So wait it out. Patience....you will need lots of it. And I had NONE when this started. Now, I have a lot. I've learned and this experience has at least given me that....patience.

Also, once I finally let go and really was able to detach, after my mother's great questions put it into perspective for me, I was able to relax. I had no expectations for his reactions, his actions, nothing from him. And then, then it happened. He seemed to finally see me again. He started to call just to call. He started to text, just to text. He started to really care and ask me crap like "What do you want to do for dinner?" Or he would compliment me, which he had stopped doing.
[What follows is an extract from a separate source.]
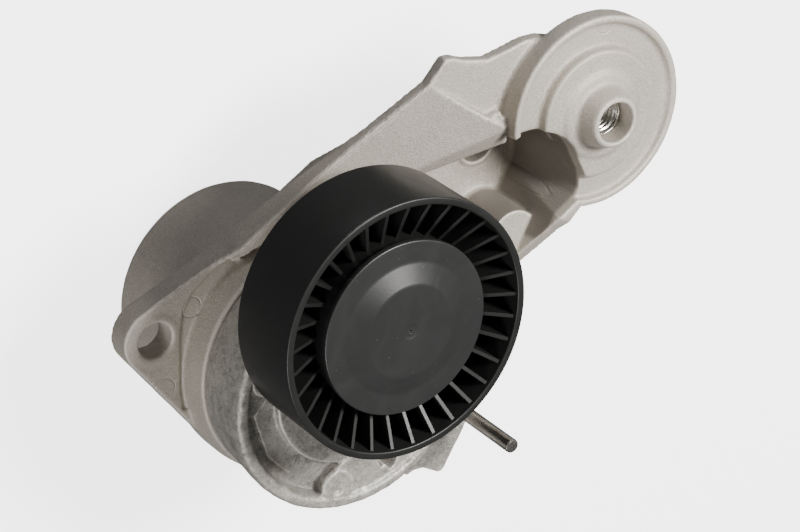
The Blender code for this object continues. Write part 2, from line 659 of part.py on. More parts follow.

It all changed and changed fast.

Now don't get me wrong... H and I are NOT out of the woods. We could still stand before a judge and end this marriage....but I'm less afraid of that now and I have a much better idea of what works for me and what doesn't.

Remember, act as if, do things for you and for your family and have no expectations. When it comes to your H and doing things for or with him......my only rule is this: Don't do anything you aren't willing to do for the rest of your life.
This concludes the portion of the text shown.